Why make risky loans when you can exploit the Fed‐Treasury interest rate spread?
Over the weekend, President Barack Obama went on the offensive against Wall Street for not lending more to Main Street. On CBS’s 60 Minutes, the president declared, “I did not run for office to be helping out a bunch of fat cat bankers on Wall Street.” He was joined on the Sunday morning circuit by his chief economic adviser, Lawrence Summers, who echoed the message of intimidation.
Wall Street fat cats are always a convenient political target, but bankers are responding to the incentives generated by the economic policies of the Treasury and the Federal Reserve. First and foremost is the Fed’s policy of near‐zero interest rates.
What this means is that banks can raise short‐term money at very low interest rates and buy safe, 10‐year Treasury bonds at around 3.5%. The Bernanke Fed has promised to maintain its policy for “an extended period.” That translates into an extended opportunity for banks to engage in this interest‐rate arbitrage.
Why would a banker take on traditional loans, which even in good times come with some risk of loss? In today’s troubled times, only the best credits will be bankable. Meanwhile, financial institutions are happy to service their new, best customer: the U.S. Treasury. That play on the yield curve is open to banks of all sizes.
The Fed’s policy makes sense if the goal is restoring bank profitability by generating cash flow. It is a terrible policy if the goal is fueling small business, the engine of economic growth and job creation. Large, nonfinancial corporations have access to banks. They can also tap the public credit markets and have access to internally generated funds. Not so for small business, which depends heavily on banks for credit.
Since the financial crisis began, the Fed has worked in tandem with the Bush/Paulson Treasury and now with the Obama/Geithner Treasury. One must assume its policies have the administration’s approval. That puts the administration’s policies at war with its stated goals. Larry Summers is a first‐rate economist and must understand the economic incentives those policies have created. In short, the weekend interviews, along with the president’s meeting with bankers on Monday, was political theater.
While the public is upset with $10 million to $20 million banker bonuses, public policy should focus on what is generating them. The largest banks have had their risk appetites whetted. They are not looking to traditional lending, but to proprietary trading and a renewed commitment to innovative financial products. But as Obama adviser and former Fed Chairman Paul Volcker noted, financial products such as credit default swaps and collateralized debt obligations brought the economy to the brink of disaster. It is excessive risk‐taking by Wall Street that is generating the profits from which the bonuses are being paid. Curb the former and you curb the latter without government planning of banker pay.

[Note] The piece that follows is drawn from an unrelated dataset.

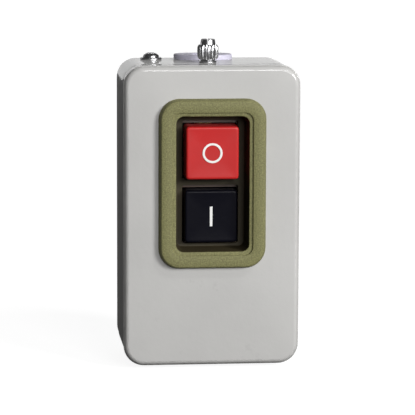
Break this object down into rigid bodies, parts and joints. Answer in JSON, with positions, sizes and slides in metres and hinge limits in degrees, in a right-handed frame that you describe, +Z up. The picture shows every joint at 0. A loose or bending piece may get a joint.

Has recent experience taught the leaders of large financial institutions the need to curb their risk appetite? Not really. The lesson they have learned is that presidents of both parties, the Fed and Congress will come to their rescue when they get in trouble. Under a vague set of ideas, scarcely a theory, some banks are viewed as too big to fail. They will be propped up, bailed out and generally protected from the consequences of their own bad decisions. That generates incentives to engage in excessively risky activities.
A few bankers lost their jobs or quit in the aftermath of the financial crisis, but that small risk is evidently one most of Wall Street’s fat cats will accept. Mr. Obama may not have run for president in order to reward them, but that is the effect of his policies.
Sending scarce resources to major banks in the form of funds from the Troubled Asset Relief Program (TARP), ultra‐low interest rates, and the Fed’s targeted credit schemes has diverted needed capital from real, productive activity. Now the politicians feel the public’s anger and are complaining about the lack of lending and the size of executive compensation. If Congress wanted banks to lend and to limit pay packages, it should have put those in as conditions in the TARP legislation.
The TARP was hastily arranged, poorly designed and badly executed. Nonetheless, Congress acted in haste and now gets to repent at leisure. Meanwhile, the totality of the policies to aid the major financial institutions is delaying the recovery of the broader U.S. economy and the hiring of its unemployed workers.